We had, if I am not mistaken, a minister at that
court, who might try its temper, and recede and advance as he found
backwardness or encouragement. But to send a gentleman there on no other
errand than this, and with no assurance whatever that he should not
find, what he did find, a repulse, seems to me to go far beyond all the
demands of a humiliation merely politic. I hope it did not arise from a
predilection for that mode of conduct.
The cup of bitterness was not, however, drained to the dregs. Basle and
Berlin were not sufficient. After so many and so diversified repulses,
we were resolved to make another experiment, and to try another
mediator.

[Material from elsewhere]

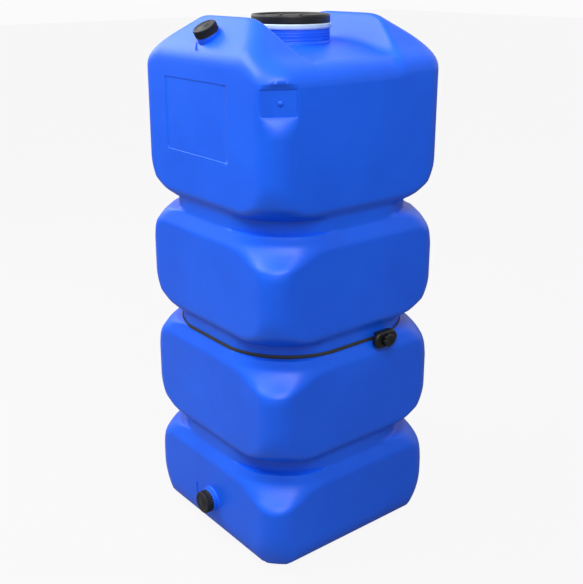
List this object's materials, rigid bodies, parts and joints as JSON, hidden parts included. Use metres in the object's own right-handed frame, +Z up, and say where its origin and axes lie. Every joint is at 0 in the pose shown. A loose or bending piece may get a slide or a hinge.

Among the unhappy gentlemen in whose persons royalty is
insulted and degraded at the seat of plebeian pride and upstart
insolence, there is a minister from Denmark at Paris. Without any
previous encouragement to that, any more than the other steps, we sent
through, this turnpike to demand a passport for a person who on our part
was to solicit peace in the metropolis, at the footstool of Regicide
itself. It was not to be expected that any one of those degraded beings
could have influence enough to settle any part of the terms in favor of
the candidates for further degradation; besides, such intervention would
be a direct breach in their system, which did not permit one sovereign
power to utter a word in the concerns of his equal.--Another repulse. We
were desired to apply directly in our persons.